Pour obtenir un crédit de trois milliards de dollars de la banque publique, VTB, l'oligarque Vladimir Potanine a dû gager 20 % des actions qu'il détenait chez Rosbank, en plus de 18 % du capital de Nornickel, trop déprécié. Lourdement endetté et plombé par la chute des cours des métaux, Nornickel a hérité d'un nouveau président de son conseil d'administration, Alexandre Volochine, ancien chef de l'administration présidentielle.
Au Monopoly russe, les cartes sont en train d'être rebattues. Oleg Deripaska et Vladimir Potanine, tous deux actionnaires de Nornickel, proposent de constituer un géant russe de la métallurgie en invitant les autres colosses du secteur, Evraz, Metalloinvest et Mechel à les rejoindre. L'État a été officiellement sollicité pour participer à la construction de ce nouveau champion d'envergure planétaire.
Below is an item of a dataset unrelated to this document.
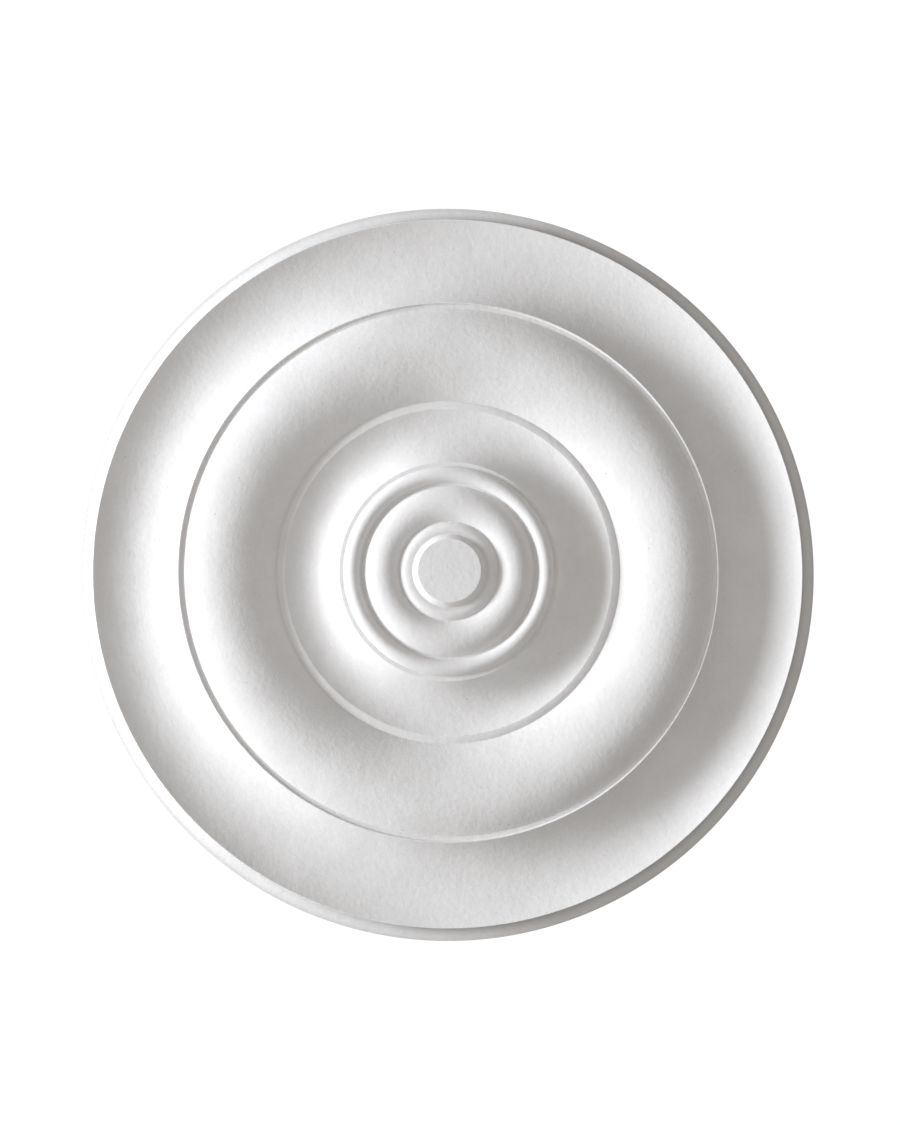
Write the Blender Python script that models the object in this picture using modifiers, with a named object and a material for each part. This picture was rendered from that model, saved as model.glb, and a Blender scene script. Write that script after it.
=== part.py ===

Les crises ont toujours leurs perdants et leurs gagnants. Inquiété en France pour une affaire de proxénétisme après une fête mémorable à Courchevel, Mikhaïl Prokhorov se classe dans la deuxième catégorie. Il a revendu au printemps les 25 % qu'il possédait dans Nornickel, pour 7 milliards de dollars, avant de racheter pour 500 millions de dollars la moitié de la banque d'investissement en difficulté Renaissance Capital. Pour ce géant de deux mètres, la crise offre «le summum des opportunités».